第六,新一代全球生物制药的出现。中国的生态系统能否孕育出具有不同足迹和方式的新一代全球生物制药(即“两全其美”)?紧跟日本的脚步,只是速度快得多。
日本走出来的跨国药企引领者当属武田。武田源于1781年成立的中药分销公司近江屋,其完成从医药商业向原料药的转型路径基本和中国大部分药企相似,之后是长达30多年的Me-too药物阶段,在药品控费政策下主动寻求国际化发展和创新药研发,这和当前中国传统药企面临环境极其相似。武田最终实现创新药转型并成为一个跨国药企的关键,还在于有全球重磅药物的产生,中国药企何时能诞生大药?中国的生态系统允许吗?
第七,对创新竞争水平的影响。在日益激烈的情况下,如何在“相对了解的模式和疾病领域”VS“更创新更有突破潜力的领域”之间找平衡?这是企业需要回答的问题。
E药经理人曾在调研时听到一位投资人的答案:纵观行业多年发展,每个企业的关注点不过是在遵循疾病的发展历程。正如工业起源于青霉素,当时行业致力于抗生素的研究以对抗传染病,帮助人们度过40岁;到80年代,行业开始将焦点放在心脑血管病,立普妥就是这个时代的产物,对应的年龄是50~60岁;2000年之后,当平均年龄超过70岁,疾病谱就到了肿瘤阶段,格列卫就是在这一时期产生。肿瘤之后一定是神经性退行疾病,如眼睛黄斑性病变,髋关节退化,老年痴呆等等。正如渤健阿尔兹海默症药物的获批让国际国内都躁动了起来。
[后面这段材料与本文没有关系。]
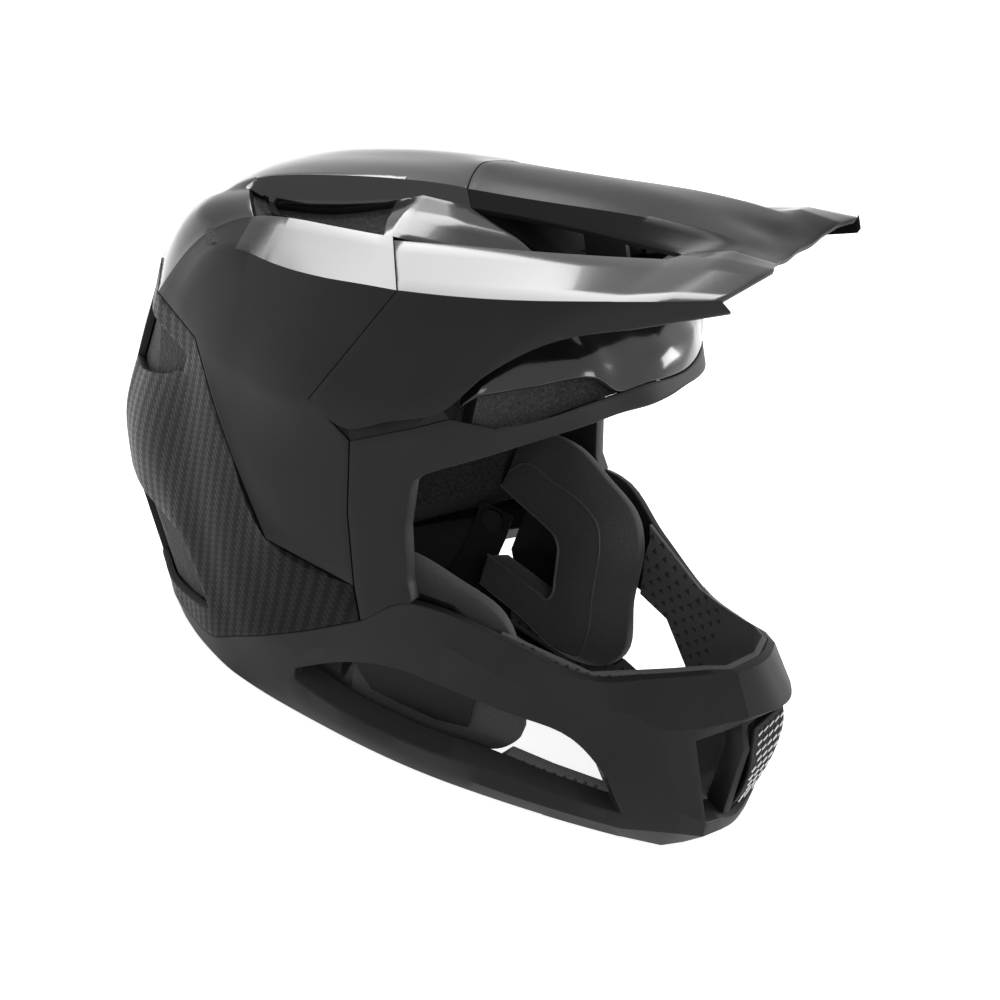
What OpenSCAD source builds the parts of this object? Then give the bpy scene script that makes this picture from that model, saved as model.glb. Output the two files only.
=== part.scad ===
// Downhill bike full face helmet, standing on its lower ring with the face towards -Y.
// The rider's right side is -X. Shell pieces are nets of points, given as shares of
// the overall sizes and thickened towards one point inside the head cavity.

/* [Shell] */
// Width of the shell over the visor wings
shell_w = 230; // [210:1:260]
// Length of the shell from the chin to the back
shell_l = 350; // [320:1:390]
// Height from the ground to the visor ridge
helmet_h = 288; // [265:1:315]
// Wall of the crown, rear shell and brow panel
shell_t = 3.5; // [2.5:0.1:5]
// Wall of the chin bar and the lower ring
chin_t = 12; // [8:0.5:15]
// Wall of the chin bar and the lower ring at their upper rim
rim_t = 4; // [3:0.5:8]
// Wall of the eyeport frame
frame_t = 9; // [6:0.5:12]
// Width of the flat ground face of the lower ring
land_w = 7; // [4:0.5:10]
// Gap between neighbouring shell pieces, along each axis
seam = 0.3; // [0.2:0.05:0.5]

/* [Head cavity] */
// Width of the padded head cavity
head_w = 158; // [145:1:170]
// Length of the padded head cavity
head_l = 200; // [185:1:210]
// Height of the padded head cavity
head_h = 212; // [200:1:222]
// Backward lean of the head in the standing helmet
head_lean = 19; // [15:1:23]
// Thickness of the comfort pads
pad_t = 7; // [5:0.5:9]
// Largest thickness of the foam
foam_t = 34; // [28:1:40]
// Air between the foam and the shells
foam_gap = 0.8; // [0.6:0.1:0.9]
// Thickness of the padded liner inside the chin bar
liner_t = 6; // [4:0.5:8]
// Thickness of the liner at the rim
liner_rim_t = 2.5; // [2:0.5:4]

/* [Visor] */
// Wall of the visor
visor_t = 3; // [2.5:0.1:4]
// Slope of the visor, and of the way it breaks off
visor_slope = 16.4; // [14:0.1:19]
// Diameter of the thumb screw head
knob_d = 28; // [22:1:32]
// Height of the thumb screw head
knob_h = 7; // [5:0.5:9]
// Diameter of the thumb screw shank
screw_d = 6; // [4:0.5:8]
// Thickness of the visor tongue under the thumb screw
tongue_t = 3; // [2:0.5:4]
// Width of the visor tongue
tongue_w = 46; // [38:1:50]
// Length of the visor tongue
tongue_l = 36; // [30:1:44]

/* [Chin vent] */
// Wall of the mouth vent surround
vent_t = 2.5; // [1.5:0.5:4]
// Depth of the mouth vent surround
vent_depth = 12; // [10:0.5:14]
// Thickness of the mouth vent mesh
mesh_t = 2; // [1.2:0.2:3]
// Spacing of the mesh slots
mesh_pitch = 7; // [5:0.5:10]

/* [Cheek pads] */
// Length of a cheek pad, front to back
cheek_l = 100; // [92:1:108]
// Height of a cheek pad
cheek_h = 90; // [82:1:96]
// Thickness of the cheek pad foam
cheek_t = 18; // [14:1:20]
// Thickness of the cheek pad carrier plate
plate_t = 2; // [1.5:0.5:3]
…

第八,中国市场的竞争异常激烈。作为一家跨国公司,如何在中国竞争异常激烈的生物制药创新市场中取胜?中国目前的创新渠道、投资水平和“代谢率”是否与市场的增长预期和发展速度相称?这是非常值得行业讨论的问题。
截至2019年底,跨国药企在华品种专利过期品种比例多在80%以上,有的甚至没有新品。所以,集采越来越成为他们棘手并且必须要面对的问题,从这几次集采下来,跨国药企对集采已经佛系,他们大多数选择了放弃而转向其他,有的通过代理产品方式寻求新发展,有的通过服务或者关联产品做健康管理以增强黏性,有的加大了县域市场,有的选择出售资产,有的兼而有之。共同的是,他们都表明了未来将要引入更多新品的决心。而本土创新药企去年的过热发展一直被认为有泡沫存在,时代似乎一直在证明,随着创新程度的加深,有硬核实力的公司才能脱颖而出。